Catholics constantly insist that Protestants are wrong in their denial of transubstantiation. Protestants call Catholics pagans for asking Saints to pray for them. Protestants even bicker among themselves about whose faith is stronger.

These arguments are absolutely asinine and unproductive, and utterly fail to accomplish anything. Their participants often do not enter the conversation with the hopes of gaining further understanding of the other's religion and outlook on life.

Rather, it would seem that they hope, in entering the discussion, to prove the other party "wrong" and "win" the argument decisively.

At this point, I think it is fair to assume that Christians shall never again be united under one church. If we can all accept this fact, we can then move on to attempting to live with one another peacefully as one Christian community.

However, there are fundamental differences between Christians of different sects - differences that are capable of causing the huge divide, which exists in this county between the religious and the faithful.

The religious are denoted as those who understand God through a series of rituals and traditions, in other words, Catholics. The faithful are those who understand salvation to be achieved through faith alone.

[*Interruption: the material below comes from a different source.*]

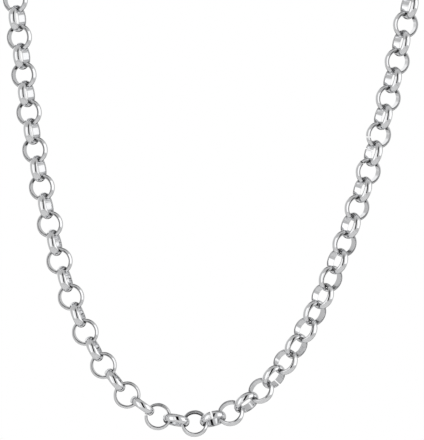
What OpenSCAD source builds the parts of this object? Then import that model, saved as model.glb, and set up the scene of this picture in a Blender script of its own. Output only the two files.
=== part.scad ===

This difference may seem miniscule enough, however, it is the very reason my father warned me to tread lightly when approaching this topic of conversation.

Because we understand God in two fundamentally different ways, it proves difficult to see past all that to the common ground that we share.

After all, it is ridiculous to claim that our particular understanding of God, in whatever form we conceive Him, or for that matter Her or It, is the one true understanding.

While we all accept that the Bible is divinely inspired, religion is an institution entirely devised by man. As we know, nothing man creates is perfect. Therefore, no religion on Earth could possibly be 100 percent correct.

That is not to say we should abolish religion. Man needs religion to give him a sense of community and a vehicle by which to understand God.

However, that is to say that religion, then, is an intensely personal decision in which we partake of a particular community that makes the most sense for us.

Therefore, it matters little whether you ask saints to pray for you or you believe that faith is the one-way ticket to heaven.

It matters most that you recognize that those beliefs are what make the most sense for you concerning your relationship with God.

However, you cannot expect everyone else in the entire world to understand God in the same exact way as you.

By opening intra-Christian dialogues, we can attempt to learn about the different understandings of our God and work toward realizing the formation of that united Christian community.

Eventually, we may even be able to apply these lessons on a more global scale and really begin to understand our international neighbors.

Hopefully one day we may recognize that religion is intensely geo-, temporal, socio-, economic, racial and gender-specific and the existence of one true religion does not exist on a global scale, but rather on an individual basis.

The first step toward establishing a religious/moral/faithful community on a large scale is opening dialogue and putting down our boxing gloves when regarding religion.